| HN Mirror

Y	Hacker News new \| ask \| show \| jobs


	by amelius 2801 days ago
	Nice in theory, but in practice you wouldn't implement it like that, especially if the words can be longer than your machine integer allows. Sorting and comparing is more elegant than invoking a BigNum library, imho (and has smaller footprint). This shows that theoretical elegance != implementation elegance.

5 comments

LukeShu 2800 days ago

I was curious how soon overflowing a native integer would come up. The "worst case" would be all "z"s (which map to 103), so how many characters does floor(log_103(2^n-1)) get you?

    int32  zzzz      (4 characters)
    uint32 zzzz      (4 characters)
    int64  zzzzzzzzz (9 characters)
    uint64 zzzzzzzzz (9 characters)

But that's the worst case, not many real words have several "z"s in them. How often are real words affected? I did some experiments with /usr/share/dict/words:

    1-( 36123/123115) = 70%  overflow int32
    1-( 39774/123115) = 68%  overflow uint32
    1-(117909/123115) = 4.2% overflow int64
    1-(118533/123115) = 3.7% overflow uint64

link

mturmon 2800 days ago

Hmm, nice result. That makes me want to map letters onto primes in order of frequency. So "e" is 2, "t" is 3, etc., see: http://pi.math.cornell.edu/~mec/2003-2004/cryptography/subs/...

link

romwell 2800 days ago

At this point, you're yak shaving, where the sane thing to do is simply to count the number of times each letter occurs.

Better complexity-wise as well, both in terms of speed and storage: O(n) and O(1), respectively. [1]

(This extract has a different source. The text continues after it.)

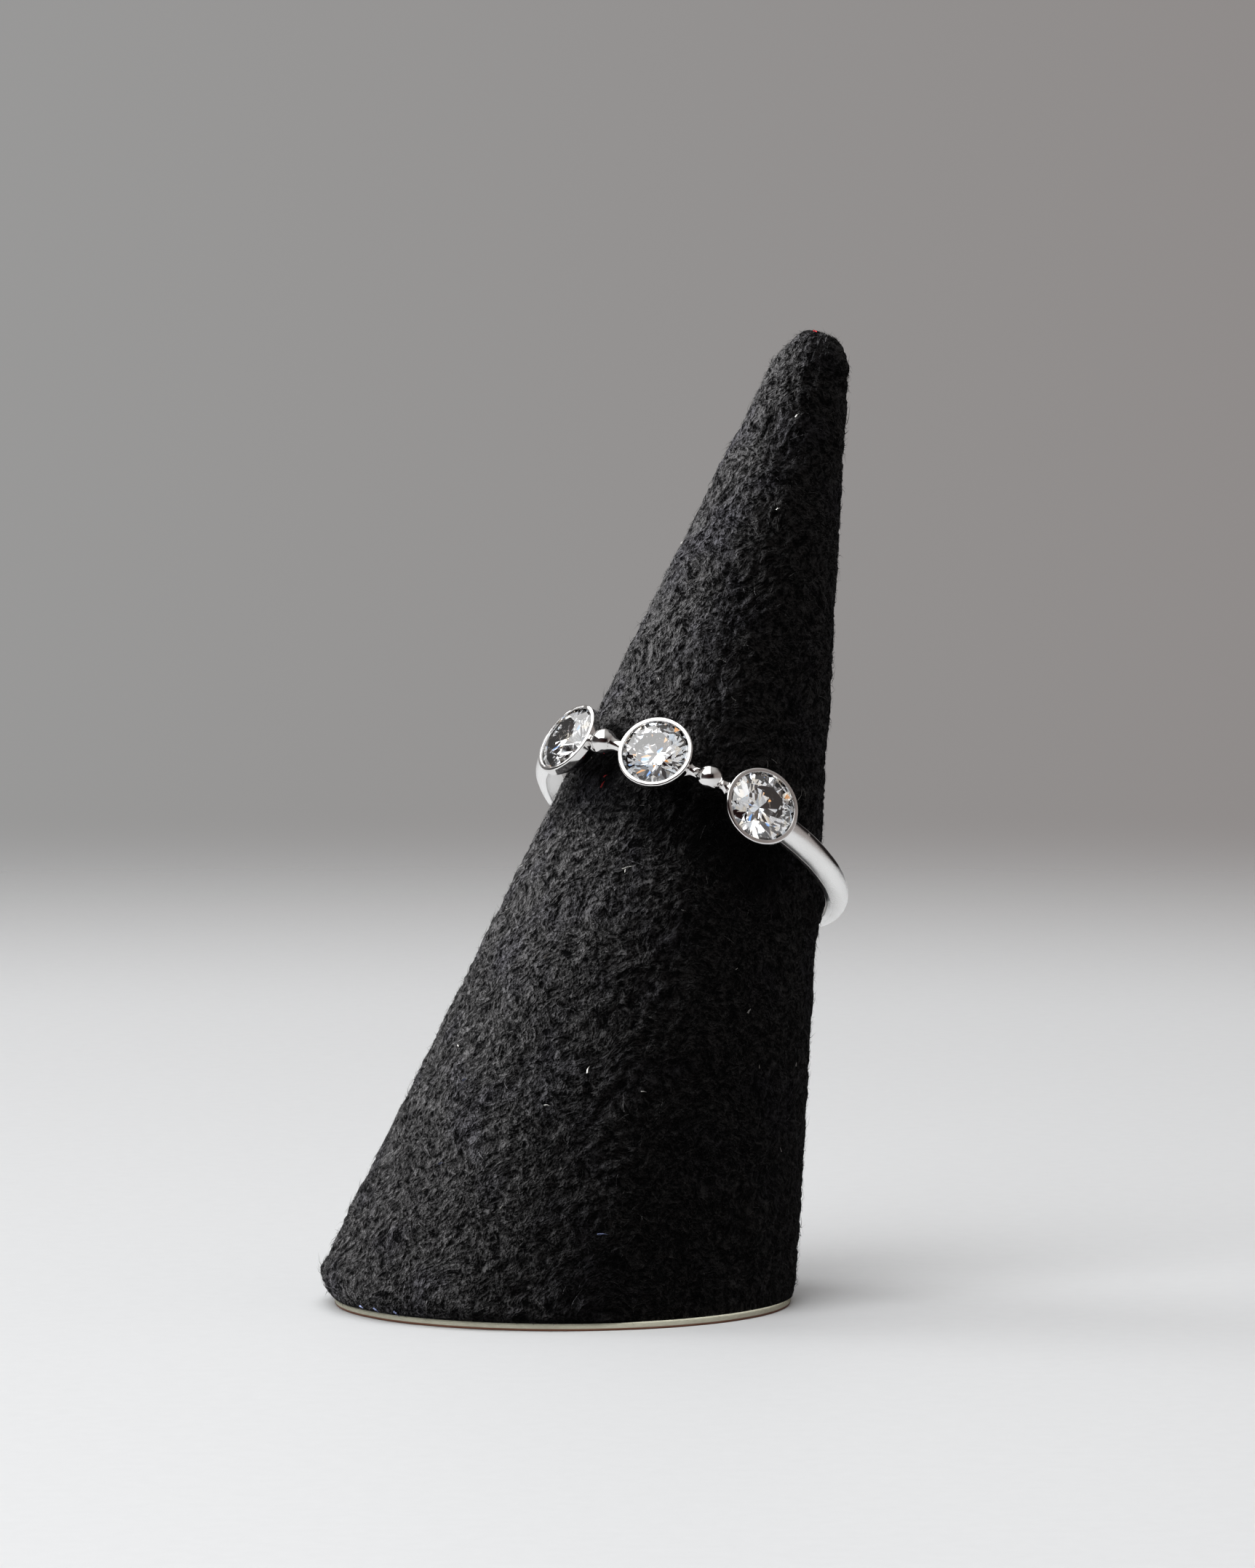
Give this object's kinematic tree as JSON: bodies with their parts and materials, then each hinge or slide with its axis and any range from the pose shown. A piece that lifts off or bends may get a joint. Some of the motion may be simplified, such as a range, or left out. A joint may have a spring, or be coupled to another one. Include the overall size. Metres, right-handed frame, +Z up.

The proposed algorithm uses O(n) storage (to store the immense product), and given that integer multiplication complexity is somewhere between O(n) and O(n^2), we end up[2] with at least O(n^2) runtime complexity!

[1] ...assuming the input data is less than 15 million terabytes in size; O(n log n), O(log n) respectively for arbitrary length input. Storing the number of input bytes takes O(log n) space, and integer increment can take O(size).

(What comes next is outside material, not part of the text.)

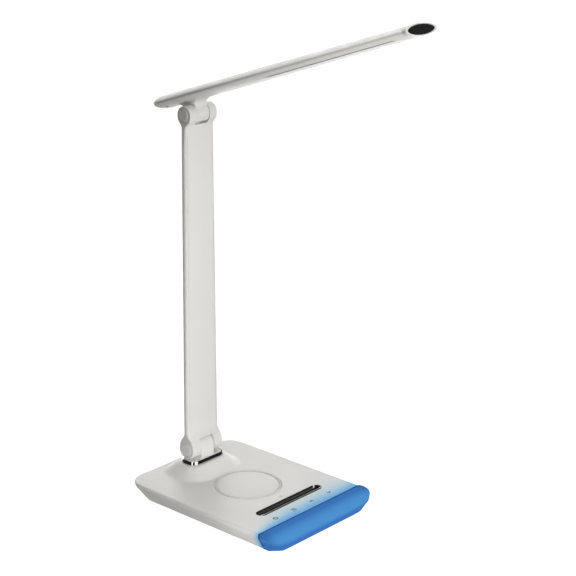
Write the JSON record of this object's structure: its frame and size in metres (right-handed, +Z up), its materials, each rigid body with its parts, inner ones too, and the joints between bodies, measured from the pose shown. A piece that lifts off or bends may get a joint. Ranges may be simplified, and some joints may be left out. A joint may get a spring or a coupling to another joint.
{
  "type": "desk lamp with wireless charger",
  "caption": "Folding desk lamp: a bar-shaped LED head on a slim hinged arm, on a wide flat base with a charging pad, a phone slot, touch marks and a glowing front edge.",
  "frame": {"origin": "middle of the lamp's footprint box, on the desk surface", "axes": "+Z up; -Y is the front, where the light bar is and where the head reaches to; +X is to the lamp's right, along both hinge axes"},
  "size_m": [0.136, 0.285, 0.4615],
  "materials": {
    "white_plastic": "satin moulded ABS",
    "white_plastic_matte": "fine matte texture",
    "blue_diffuser": "translucent diffuser lit blue from inside",
    "light_diffuser": "opal diffuser, lit white",
    "black_gloss": "piano black",
    "black_plastic": "moulded black",
    "chrome": "mirror plated",
    "grip_rubber": "pale silicone, matte",
    "rubber_foot": "matte black rubber",
    "steel": "zinc plated",
    "copper": "enamelled copper winding",
    "ferrite": "sintered, matte",
    "circuit_board": "solder-mask green",
    "led_board": "white solder mask with small lamps",
    "cable_sleeve": "flat sleeved cable"
  },
  "bodies": {
    "base": {"base_top_shell": "white_plastic", "base_bottom_cover": "white_plastic_matte", "front_light_bar": "blue_diffuser", "rgb_led_strip": "led_board", "phone_slot_liner": "black_gloss", "charging_pad_ring": "grip_rubber", "charging_coil": "copper", "coil_ferrite": "ferrite", "charger_board": "circuit_board", "ballast_plate": "steel", "control_board": "circuit_board", "touch_sensor_board": "circuit_board", "power_inlet": "black_plastic", "chrome_foot_trim": "chrome", "hinge_foot": "white_plastic", "foot_screw_left": "steel", "foot_screw_right": "steel", "rubber_foot_front_left": "rubber_foot", "base_screw_front_left": "steel", "rubber_foot_front_right": "rubber_foot", "base_screw_front_right": "steel", "rubber_foot_rear_left": "rubber_foot", "base_screw_rear_left": "steel", "rubber_foot_rear_right": "rubber_foot", "base_screw_rear_right": "steel"},
    "arm": {"arm_rear_shell": "white_plastic", "arm_front_cover": "white_plastic", "arm_ribbon_cable": "cable_sleeve", "lower_hinge_bolt": "steel", "lower_hinge_nut": "steel", "lower_washer_left": "steel", "lower_hinge_cap_left": "white_plastic", "lower_washer_right": "steel", "lower_hinge_cap_right": "white_plastic", "upper_hinge_bolt": "steel", "upper_hinge_nut": "steel", "upper_washer_left": "steel", "upper_hinge_cap_left": "white_plastic", "upper_washer_right": "steel", "upper_hinge_cap_right": "white_plastic"},
    "head": {"head_upper_shell": "white_plastic", "head_lower_shell": "white_plastic", "head_diffuser": "light_diffuser", "head_led_board": "led_board", "head_end_ring": "white_plastic", "head_end_cap": "black_gloss", "head_screw_left": "steel", "head_screw_right": "steel"}
  },
  "joints": [
    {"name": "arm_fold", "type": "hinge", "parent": "base", "child": "arm", "pos_m": [0, 0.10726, 0.0408], "axis": [1, 0, 0], "range_deg": [-12, 86]},
    {"name": "head_tilt", "type": "hinge", "parent": "arm", "child": "head", "pos_m": [0, 0.10536, 0.358], "axis": [1, 0, 0], "range_deg": [-70, 108]}
  ]
}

[2]https://en.wikipedia.org/wiki/Computational_complexity_of_ma...

link

mturmon 2799 days ago

OK, on my (longer at 235886 words) /usr/share/dict/words, I find that:

  sequential encoding: 21882 words overflow 2**64 (9.3%)
  frequency encoding: 2945 words overflow 2**64 (1.2%)

Some other trivia:

  mean #bits for those words over 64 bits: 
         seq = 72.0; freq = 69.3
  largest #bits: 
         seq = 115.4; freq = 101.0
  word w/ largest #bits: 
         seq = thyroparathyroidectomize [1]
         freq = pathologicopsychological [n/a]

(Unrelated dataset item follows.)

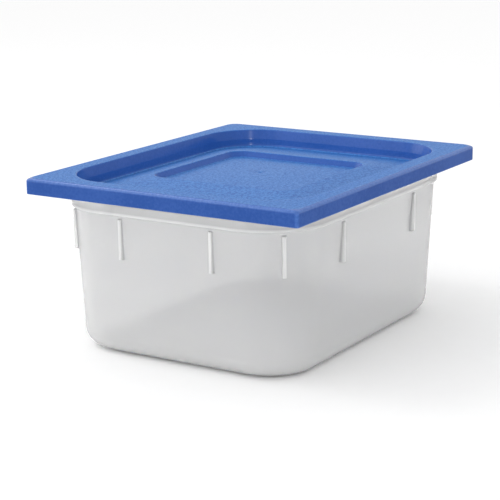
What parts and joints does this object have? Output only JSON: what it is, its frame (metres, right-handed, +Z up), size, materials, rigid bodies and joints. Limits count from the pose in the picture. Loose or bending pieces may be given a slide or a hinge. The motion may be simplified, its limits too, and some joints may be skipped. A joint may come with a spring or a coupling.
{
  "type": "lidded food storage container",
  "caption": "Half-size gastronorm food container: deep translucent tub with rounded corners, a flange and ribs, and a press-on lid with a skirt and a stacking recess.",
  "frame": {"origin": "centre of the tub's flat base, on the surface that the container stands on", "axes": "+Z up, towards the lid; +X along the long side; +Y along the short side"},
  "size_m": [0.325, 0.265, 0.151],
  "materials": {
    "tub": "natural polypropylene, satin and milky translucent",
    "lid": "blue polypropylene: fine spark texture on upward faces, smooth walls and skirt"
  },
  "bodies": {
    "tub": {"tub": "tub"},
    "lid": {"lid": "lid"}
  },
  "joints": [
    {"name": "lid_lift", "type": "slide", "parent": "tub", "child": "lid", "axis": [0, 0, 1], "range_m": [0, 0.18]}
  ]
}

[1] https://www.merriam-webster.com/medical/thyroparathyroidecto...

link

thijsvandien 2800 days ago

Now add support for Unicode. :)

link

artemisyna 2801 days ago

Or, for better time complexity (with a bit of extra space) making a map of char -> frequency and comparing the results.

link

diegoperini 2800 days ago

That's Fourier transform!

link

DavidSJ 2800 days ago

Funny. :) But a Fourier transform is reversible.

link

coherentpony 2800 days ago

The title asked for beautiful/elegant algorithms, not efficient ones! :)

link

TuringTest 2800 days ago

In computing, inefficient algorithms are not beautiful.

link

pythux 2800 days ago

I wrote some comparison some time ago https://github.com/remusao/anagrams-bench/blob/master/README...

Unfortunately, as you suggest, the complexity of arbitrary precision multiplication kicks in and performance suffers.

link

brlewis 2800 days ago

One might also choose not to bring in a BigNum library if you don't need to find every anagram. Here's an exhaustive list of anagrams I found with sorting and comparing that a quick Fundamental Theorem implementation missed:

   [ 'basiparachromatin', 'Marsipobranchiata' ]
   [ 'configurationism', 'misconfiguration' ]
   [ 'constructionism', 'misconstruction' ]
   [ 'pericardiacophrenic', 'phrenicopericardiac' ]
   [ 'anatomicophysiologic', 'physiologicoanatomic' ]
   [ 'petrographically', 'pterylographical' ]

link

brlewis 2799 days ago

Note this is out of 20K anagrams.

Here's my code: https://github.com/brlewis/brlewis.github.io/blob/master/201...

On my machine, Fundamental Theorem of Arithmetic finished in 1.703 seconds, sorting letters in 1.954 seconds.

link